**Aim of the task**. Quote all of the data below exactly, please.
────────────────────────────────────────
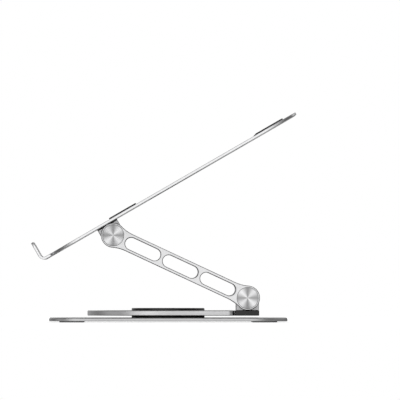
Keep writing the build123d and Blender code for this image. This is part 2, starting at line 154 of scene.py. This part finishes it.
RIM_START = (0.15, 0.35)  # how far a normal leans to the faces' axis where a bevel begins
RIM_END = (0.85, 0.97)  # and where it ends
FACE_START = (0.97, 0.99)
BLAST_ROUGHNESS = (0.30, 0.335)
SMUDGE_ROUGHNESS = (0, 0.03)
DIVISION_GUARD = 1e-9  # keeps a division by the squared radius from zero
CAP_RIM_R = 9.4 * MM
CAP_RIM_SPAN = (CAP_RIM_R - 0.1 * MM, CAP_RIM_R + 0.1 * MM)
CAP_RIM_TONE = 0.3
CAP_PAINTED_HIGHLIGHT_POWER = 1.5
CAP_ROUGHNESS = (0.31, 0.35)
QUARTER_TURN = 0.25
STEEL_DARK = (0.50, 0.51, 0.53, 1)
STEEL_LIGHT = (0.64, 0.64, 0.65, 1)
STEEL_ROUGHNESS = (0.30, 0.40)


def blasted_aluminium(name, level, axis, rim_shade_share=0.55, face_tooth=0.0):
    """Bead-blasted, anodised aluminium, for a plate whose faces look along an axis.

    Its bevelled rims are painted darker by the rim share, as painted shade, and its faces
    rougher by face_tooth.
    """
    material, graph = new_material(name)
    place = graph.place()
    grain = graph.noise(place, 0.25 * MM, 3.0, 0.6)
    mottle = graph.noise(place, 3.5 * MM, 3.0)
    smudge = graph.noise(place, 45 * MM, 2.0)

    normal = graph.add("ShaderNodeTexCoord").outputs["Normal"]
    facing = graph.math("ABSOLUTE", graph.vector("DOT_PRODUCT", normal, axis))
    # Painted shade on the bevels, where a normal leans between the faces' axis and across it.
    painted_rim_shade = graph.product(
        graph.remap(facing, RIM_START, (0, 1)), graph.remap(facing, RIM_END, (1, 0))
    )

    colour = graph.mix(graph.remap(smudge, NOISE_SPAN, (0, 1)), grey(level * 0.98), grey(level))
    colour = graph.mix(graph.remap(grain, (0.35, 0.7), (0, 0.03)), colour, grey(level * 0.8))
    # The bevels are painted darker: painted shade.
    colour = graph.mix(painted_rim_shade, colour, grey(level * rim_shade_share))
    rough = graph.total(
        graph.remap(mottle, NOISE_SPAN, BLAST_ROUGHNESS),
        graph.remap(smudge, (0.35, 0.65), SMUDGE_ROUGHNESS),
        graph.remap(facing, FACE_START, (0, face_tooth)),
    )
    relief = graph.bump(mottle, 0.006, 0.2 * MM)
    relief = graph.bump(grain, 0.005, 0.03 * MM, relief)
    finish_material(graph, {
        "Base Color": colour, "Metallic": 1.0, "Roughness": rough, "Normal": relief,
    })
    return material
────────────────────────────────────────
**Written solution**.
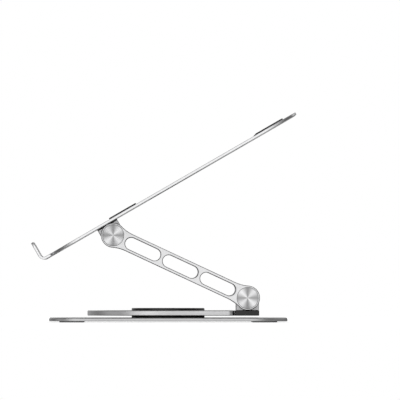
Keep writing the build123d and Blender code for this image. This is part 2, starting at line 154 of scene.py. This part finishes it.
RIM_START = (0.15, 0.35)  # how far a normal leans to the faces' axis where a bevel begins
RIM_END = (0.85, 0.97)  # and where it ends
FACE_START = (0.97, 0.99)
BLAST_ROUGHNESS = (0.30, 0.335)
SMUDGE_ROUGHNESS = (0, 0.03)
DIVISION_GUARD = 1e-9  # keeps a division by the squared radius from zero
CAP_RIM_R = 9.4 * MM
CAP_RIM_SPAN = (CAP_RIM_R - 0.1 * MM, CAP_RIM_R + 0.1 * MM)
CAP_RIM_TONE = 0.3
CAP_PAINTED_HIGHLIGHT_POWER = 1.5
CAP_ROUGHNESS = (0.31, 0.35)
QUARTER_TURN = 0.25
STEEL_DARK = (0.50, 0.51, 0.53, 1)
STEEL_LIGHT = (0.64, 0.64, 0.65, 1)
STEEL_ROUGHNESS = (0.30, 0.40)


def blasted_aluminium(name, level, axis, rim_shade_share=0.55, face_tooth=0.0):
    """Bead-blasted, anodised aluminium, for a plate whose faces look along an axis.

    Its bevelled rims are painted darker by the rim share, as painted shade, and its faces
    rougher by face_tooth.
    """
    material, graph = new_material(name)
    place = graph.place()
    grain = graph.noise(place, 0.25 * MM, 3.0, 0.6)
    mottle = graph.noise(place, 3.5 * MM, 3.0)
    smudge = graph.noise(place, 45 * MM, 2.0)

    normal = graph.add("ShaderNodeTexCoord").outputs["Normal"]
    facing = graph.math("ABSOLUTE", graph.vector("DOT_PRODUCT", normal, axis))
    # Painted shade on the bevels, where a normal leans between the faces' axis and across it.
    painted_rim_shade = graph.product(
        graph.remap(facing, RIM_START, (0, 1)), graph.remap(facing, RIM_END, (1, 0))
    )

    colour = graph.mix(graph.remap(smudge, NOISE_SPAN, (0, 1)), grey(level * 0.98), grey(level))
    colour = graph.mix(graph.remap(grain, (0.35, 0.7), (0, 0.03)), colour, grey(level * 0.8))
    # The bevels are painted darker: painted shade.
    colour = graph.mix(painted_rim_shade, colour, grey(level * rim_shade_share))
    rough = graph.total(
        graph.remap(mottle, NOISE_SPAN, BLAST_ROUGHNESS),
        graph.remap(smudge, (0.35, 0.65), SMUDGE_ROUGHNESS),
        graph.remap(facing, FACE_START, (0, face_tooth)),
    )
    relief = graph.bump(mottle, 0.006, 0.2 * MM)
    relief = graph.bump(grain, 0.005, 0.03 * MM, relief)
    finish_material(graph, {
        "Base Color": colour, "Metallic": 1.0, "Roughness": rough, "Normal": relief,
    })
    return material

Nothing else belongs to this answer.